Provided material:

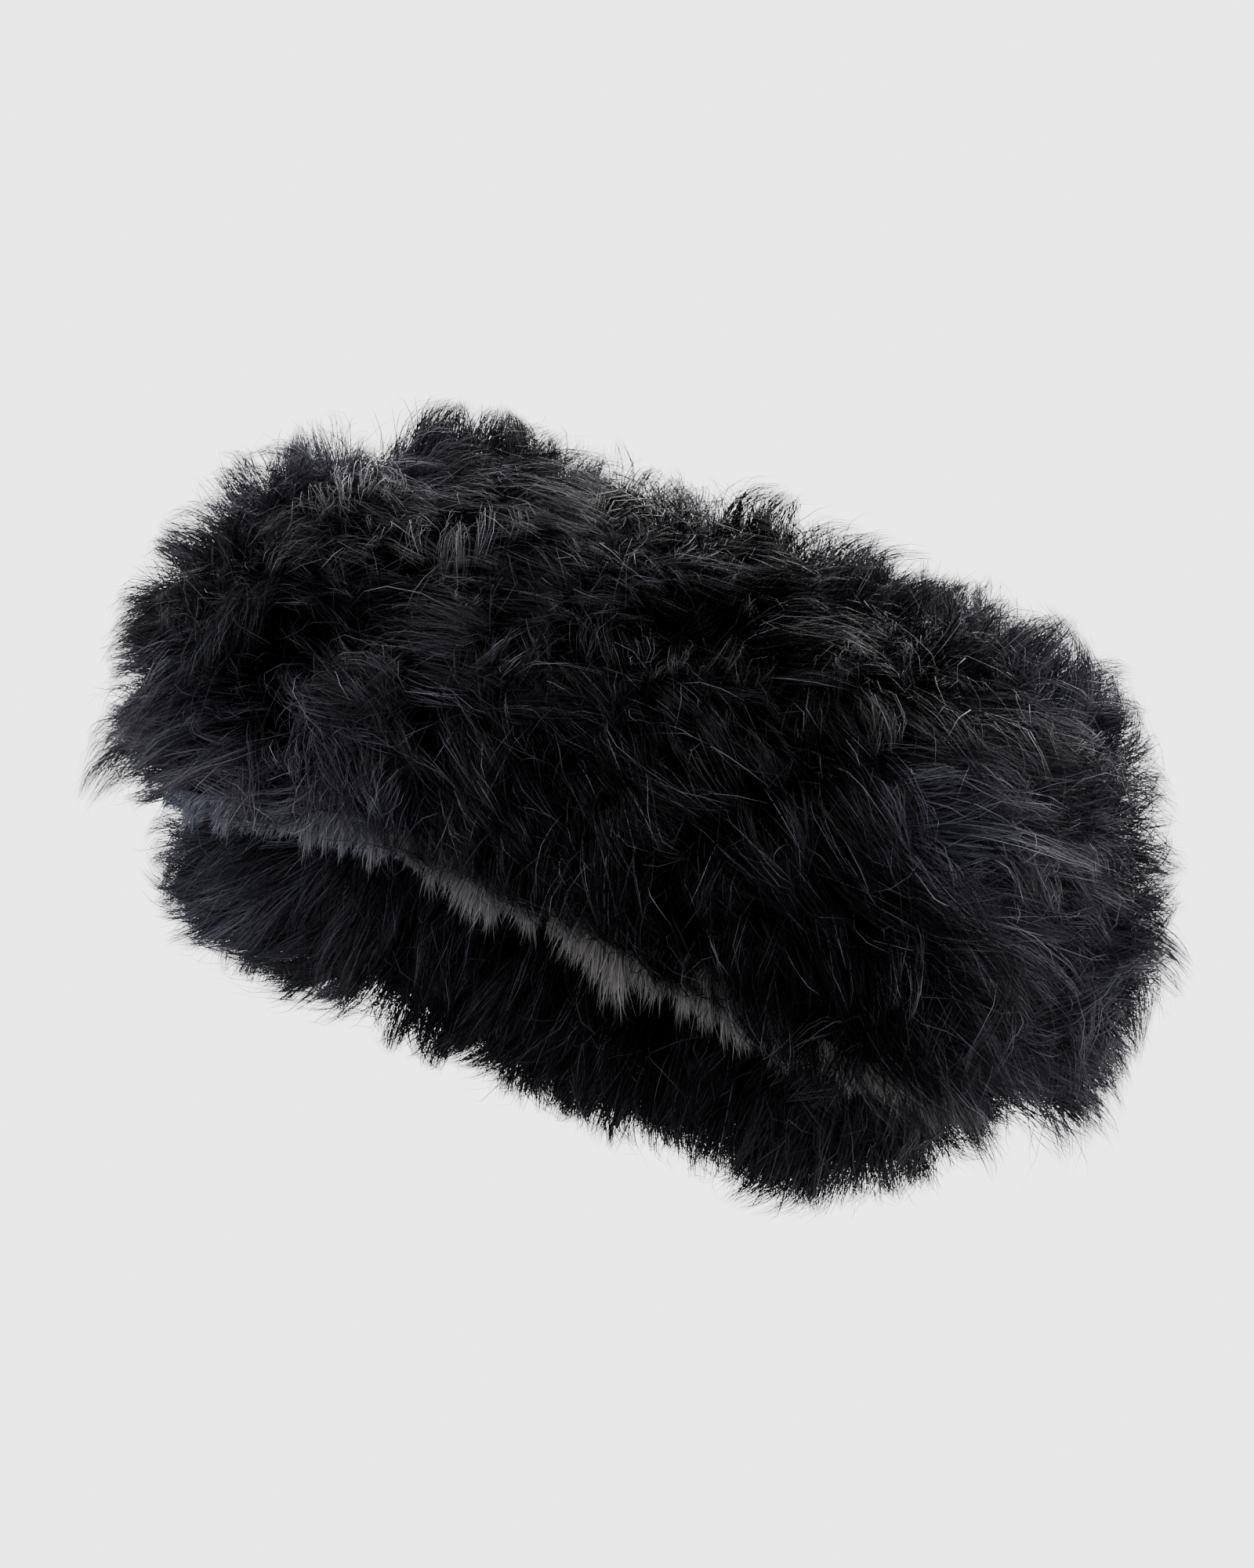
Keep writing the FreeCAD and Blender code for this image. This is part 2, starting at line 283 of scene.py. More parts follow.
def patterned(name, group, settings, dark, light, roughness, sheen=0.0):
    """A matt material coloured between two shades by a node group's mask."""
    material = bpy.data.materials.new(name)
    material.use_nodes = True
    nodes, links = material.node_tree.nodes, material.node_tree.links
    shader = nodes["Principled BSDF"]
    shader.inputs["Roughness"].default_value = roughness
    shader.inputs["Specular IOR Level"].default_value = 0.2
    shader.inputs["Sheen Weight"].default_value = sheen
    pattern = nodes.new("ShaderNodeGroup")
    pattern.node_tree = group
    for label, value in settings.items():
        pattern.inputs[label].default_value = value
    colour = nodes.new("ShaderNodeMix")
    colour.data_type = "RGBA"
    colour.inputs["A"].default_value = (*dark, 1)
    colour.inputs["B"].default_value = (*light, 1)
    links.new(pattern.outputs["Mask"], colour.inputs["Factor"])
    links.new(colour.outputs["Result"], shader.inputs["Base Color"])
    links.new(pattern.outputs["Normal"], shader.inputs["Normal"])
    return material


# Darker in the pores: painted shade in the dents of the cells.
CHARCOAL_FOAM = patterned("charcoal_foam", cell_group(), {"Scale": 900, "Depth": 0.8},
                          (0.006, 0.006, 0.007), (0.030, 0.030, 0.033), 0.9)
HEM_HEIGHT = 0.004
EASE = 0.0003             # air left between one layer and the next
foam = {}
for half, body in BODIES.items():
    grid = half_grid(half, PILE, *CLOTH_GRID, LIP_GAP + HEM_HEIGHT + EASE)
    dents = 0.0003 * ripple(grid, 0.018, 41)[..., 0]
    outer, _ = lay_on(half, grid, PILE + 2 * EASE + np.abs(dents))
    inner, _ = lay_on(half, grid, PILE + FOAM - EASE + dents * 0.5)
    foam[half] = closed_sheet(f"{half}_foam", outer, inner, CHARCOAL_FOAM)
    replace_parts(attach(foam[half], body), f"{half}_foam_liner")

# ==== Mesh lining ==================================================================
# Thin black tricot mesh glued inside the foam, so a microphone slides in without
# catching on it. Held smooth by the foam, with a few slack ripples.
def weave_group():
    """Node group: over-and-under threads along and across the cloth at given counts per
    metre, as a mask from 0 in the gaps to 1 on the threads, the dark gaps being painted
    shade between the threads, and the normal over them."""
    group = bpy.data.node_groups.new("cross_weave", "ShaderNodeTree")
    for label in ("Along", "Across", "Depth"):
        group.interface.new_socket(label, in_out="INPUT", socket_type="NodeSocketFloat")
    group.interface.new_socket("Mask", in_out="OUTPUT", socket_type="NodeSocketFloat")
    group.interface.new_socket("Normal", in_out="OUTPUT", socket_type="NodeSocketVector")
    nodes, links = group.nodes, group.links
    given, result = nodes.new("NodeGroupInput"), nodes.new("NodeGroupOutput")
    place = nodes.new("ShaderNodeAttribute")
    place.attribute_name = "cloth"
    parts = nodes.new("ShaderNodeSeparateXYZ")
    links.new(place.outputs["Vector"], parts.inputs[0])

    def step(kind, first, second=None):
        node = nodes.new("ShaderNodeMath")
        node.operation = kind
        for socket, value in zip(node.inputs, (first, second)):
            if isinstance(value, (int, float)):
                socket.default_value = value
            elif value is not None:
                links.new(value, socket)
        return node.outputs[0]

    waves = []
    for axis, count in (("X", "Along"), ("Y", "Across")):
        turns = step("MULTIPLY", parts.outputs[axis], given.outputs[count])
        waves.append(step("SINE", step("MULTIPLY", turns, math.pi)))
    mask = step("MULTIPLY", step("ABSOLUTE", waves[0]), step("ABSOLUTE", waves[1]))
    bump = nodes.new("ShaderNodeBump")
    bump.inputs["Distance"].default_value = 0.0003
    links.new(given.outputs["Depth"], bump.inputs["Strength"])
    links.new(mask, bump.inputs["Height"])
    links.new(mask, result.inputs["Mask"])
    links.new(bump.outputs["Normal"], result.inputs["Normal"])
    return group


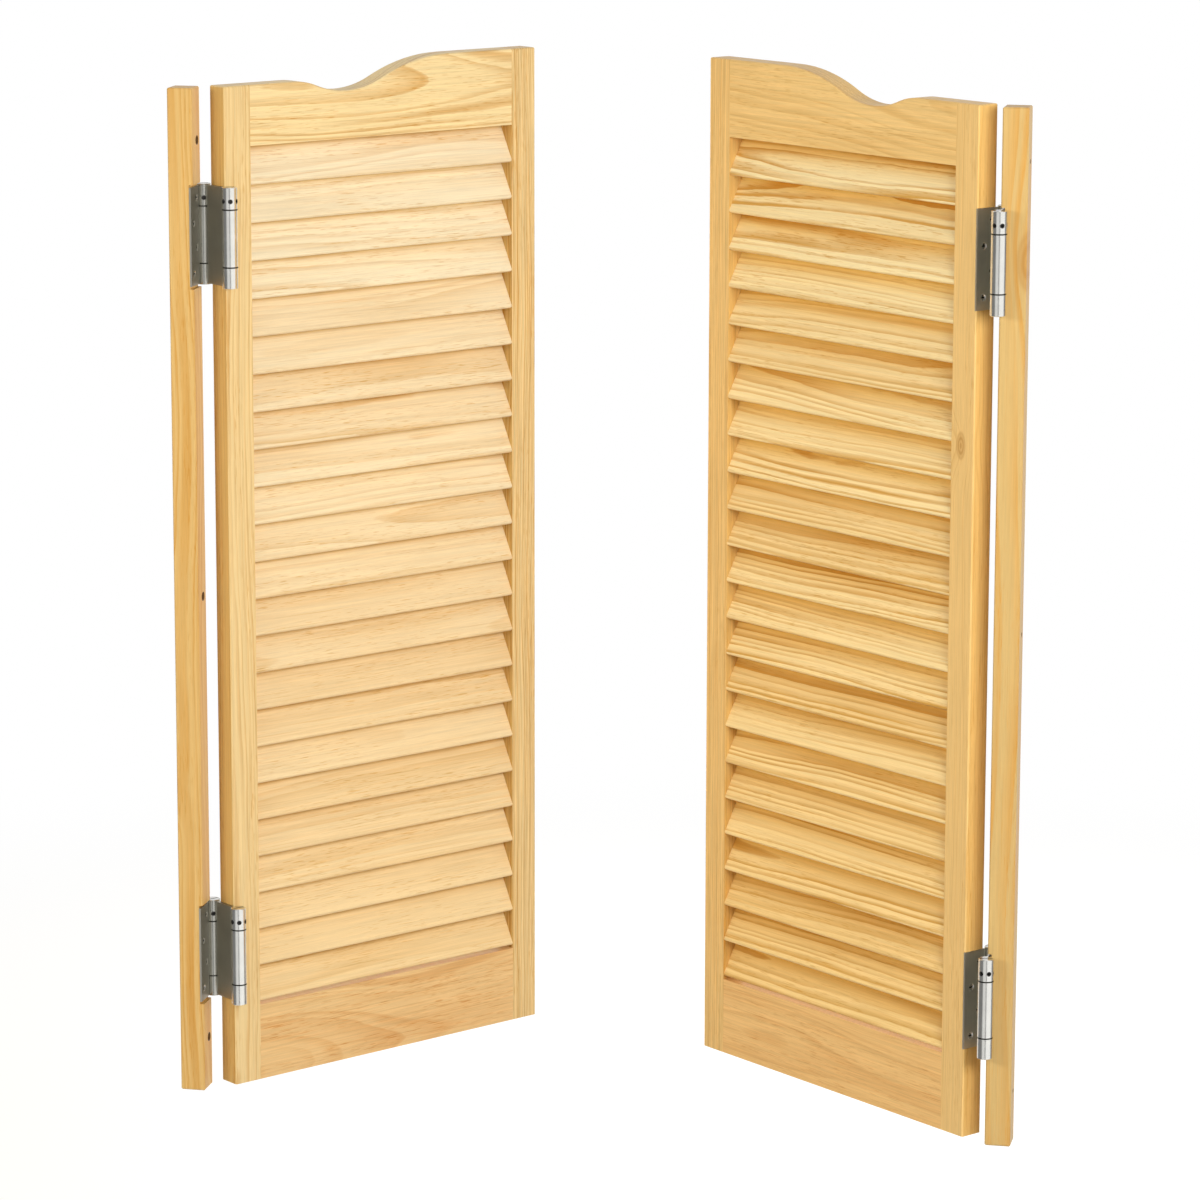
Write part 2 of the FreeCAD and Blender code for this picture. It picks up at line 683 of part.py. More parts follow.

Exercise details: Extract all the entries word for word.

Answer in full:
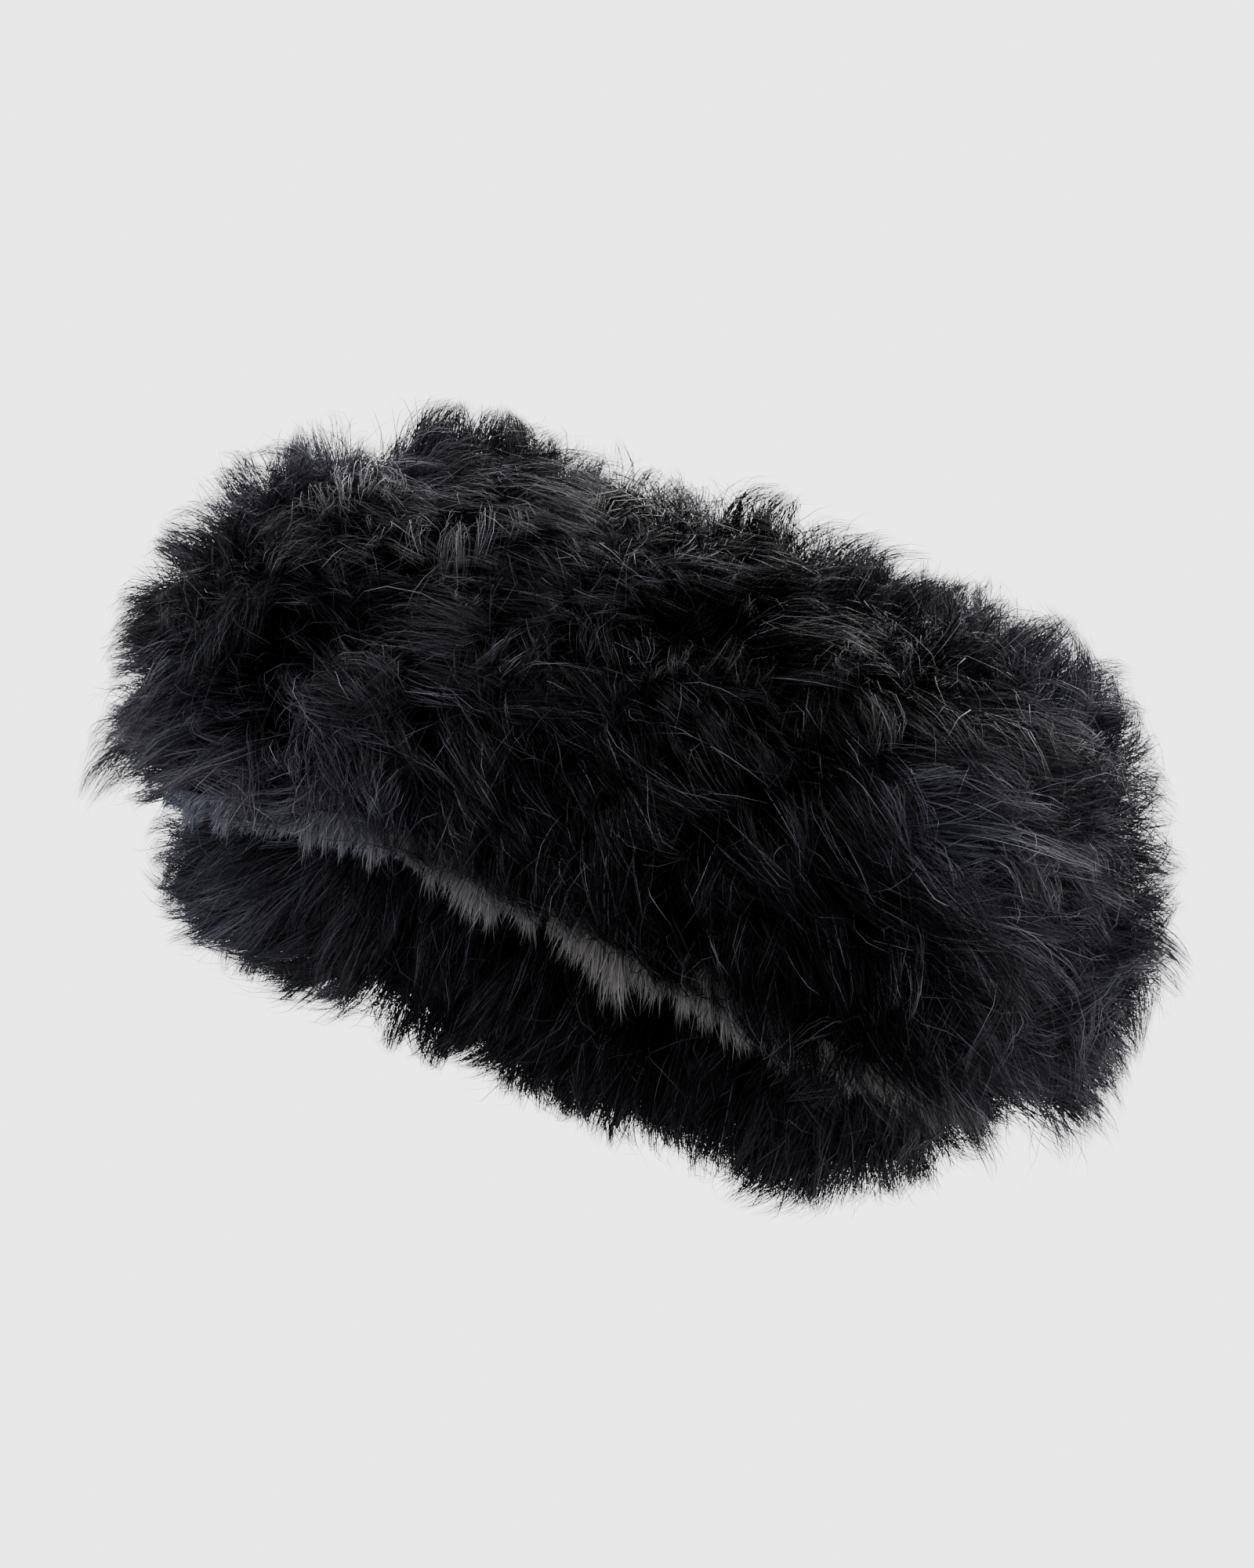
Keep writing the FreeCAD and Blender code for this image. This is part 2, starting at line 283 of scene.py. More parts follow.
def patterned(name, group, settings, dark, light, roughness, sheen=0.0):
    """A matt material coloured between two shades by a node group's mask."""
    material = bpy.data.materials.new(name)
    material.use_nodes = True
    nodes, links = material.node_tree.nodes, material.node_tree.links
    shader = nodes["Principled BSDF"]
    shader.inputs["Roughness"].default_value = roughness
    shader.inputs["Specular IOR Level"].default_value = 0.2
    shader.inputs["Sheen Weight"].default_value = sheen
    pattern = nodes.new("ShaderNodeGroup")
    pattern.node_tree = group
    for label, value in settings.items():
        pattern.inputs[label].default_value = value
    colour = nodes.new("ShaderNodeMix")
    colour.data_type = "RGBA"
    colour.inputs["A"].default_value = (*dark, 1)
    colour.inputs["B"].default_value = (*light, 1)
    links.new(pattern.outputs["Mask"], colour.inputs["Factor"])
    links.new(colour.outputs["Result"], shader.inputs["Base Color"])
    links.new(pattern.outputs["Normal"], shader.inputs["Normal"])
    return material


# Darker in the pores: painted shade in the dents of the cells.
CHARCOAL_FOAM = patterned("charcoal_foam", cell_group(), {"Scale": 900, "Depth": 0.8},
                          (0.006, 0.006, 0.007), (0.030, 0.030, 0.033), 0.9)
HEM_HEIGHT = 0.004
EASE = 0.0003             # air left between one layer and the next
foam = {}
for half, body in BODIES.items():
    grid = half_grid(half, PILE, *CLOTH_GRID, LIP_GAP + HEM_HEIGHT + EASE)
    dents = 0.0003 * ripple(grid, 0.018, 41)[..., 0]
    outer, _ = lay_on(half, grid, PILE + 2 * EASE + np.abs(dents))
    inner, _ = lay_on(half, grid, PILE + FOAM - EASE + dents * 0.5)
    foam[half] = closed_sheet(f"{half}_foam", outer, inner, CHARCOAL_FOAM)
    replace_parts(attach(foam[half], body), f"{half}_foam_liner")

# ==== Mesh lining ==================================================================
# Thin black tricot mesh glued inside the foam, so a microphone slides in without
# catching on it. Held smooth by the foam, with a few slack ripples.
def weave_group():
    """Node group: over-and-under threads along and across the cloth at given counts per
    metre, as a mask from 0 in the gaps to 1 on the threads, the dark gaps being painted
    shade between the threads, and the normal over them."""
    group = bpy.data.node_groups.new("cross_weave", "ShaderNodeTree")
    for label in ("Along", "Across", "Depth"):
        group.interface.new_socket(label, in_out="INPUT", socket_type="NodeSocketFloat")
    group.interface.new_socket("Mask", in_out="OUTPUT", socket_type="NodeSocketFloat")
    group.interface.new_socket("Normal", in_out="OUTPUT", socket_type="NodeSocketVector")
    nodes, links = group.nodes, group.links
    given, result = nodes.new("NodeGroupInput"), nodes.new("NodeGroupOutput")
    place = nodes.new("ShaderNodeAttribute")
    place.attribute_name = "cloth"
    parts = nodes.new("ShaderNodeSeparateXYZ")
    links.new(place.outputs["Vector"], parts.inputs[0])

    def step(kind, first, second=None):
        node = nodes.new("ShaderNodeMath")
        node.operation = kind
        for socket, value in zip(node.inputs, (first, second)):
            if isinstance(value, (int, float)):
                socket.default_value = value
            elif value is not None:
                links.new(value, socket)
        return node.outputs[0]

    waves = []
    for axis, count in (("X", "Along"), ("Y", "Across")):
        turns = step("MULTIPLY", parts.outputs[axis], given.outputs[count])
        waves.append(step("SINE", step("MULTIPLY", turns, math.pi)))
    mask = step("MULTIPLY", step("ABSOLUTE", waves[0]), step("ABSOLUTE", waves[1]))
    bump = nodes.new("ShaderNodeBump")
    bump.inputs["Distance"].default_value = 0.0003
    links.new(given.outputs["Depth"], bump.inputs["Strength"])
    links.new(mask, bump.inputs["Height"])
    links.new(mask, result.inputs["Mask"])
    links.new(bump.outputs["Normal"], result.inputs["Normal"])
    return group


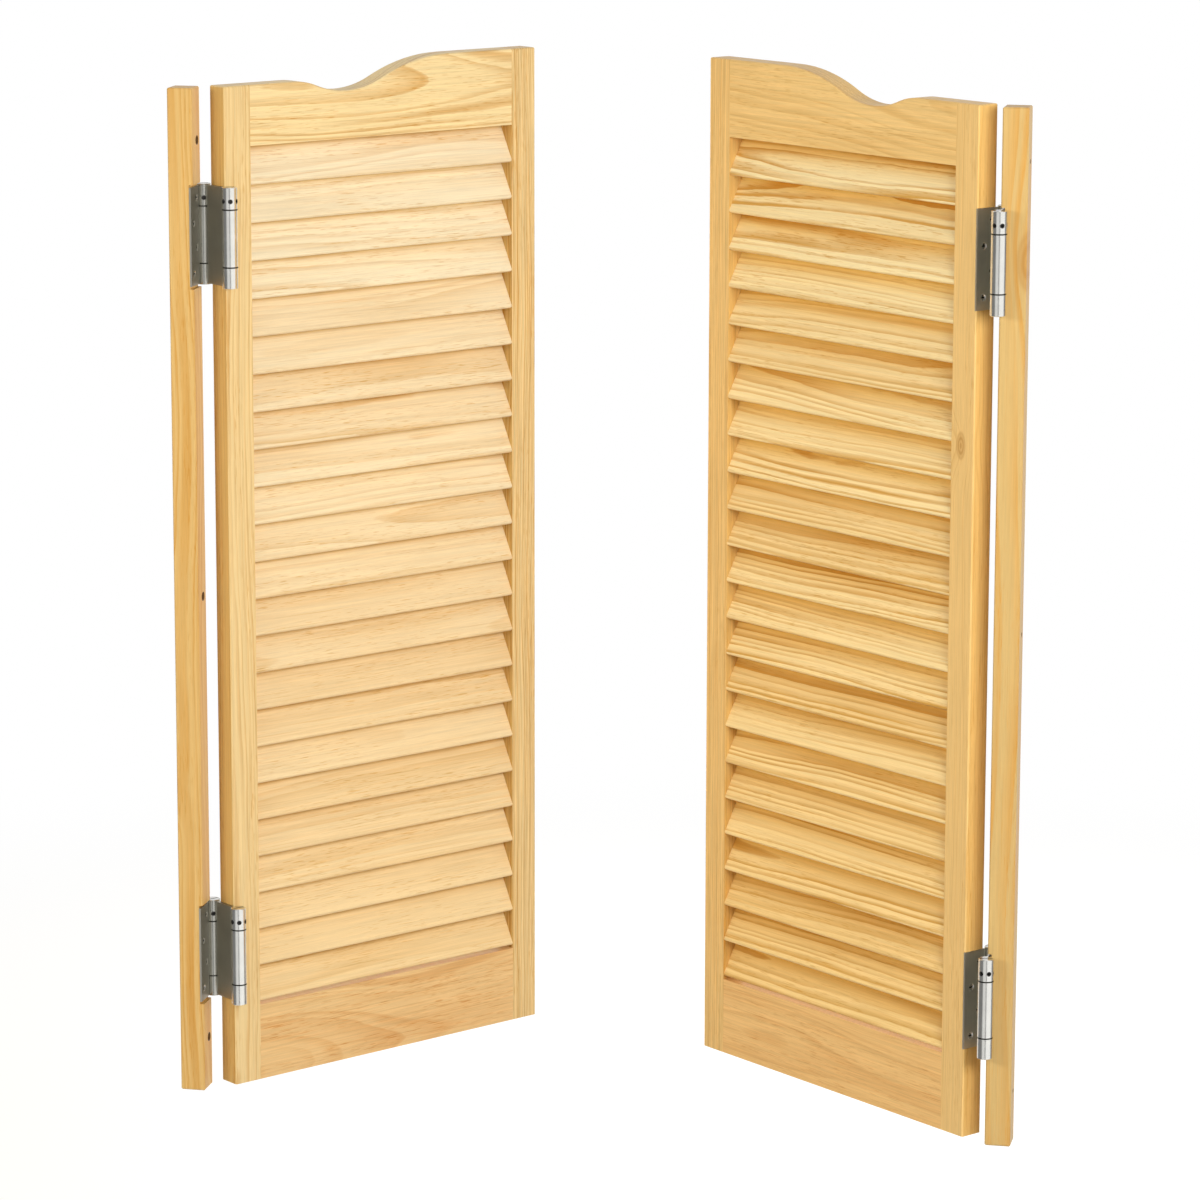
Write part 2 of the FreeCAD and Blender code for this picture. It picks up at line 683 of part.py. More parts follow.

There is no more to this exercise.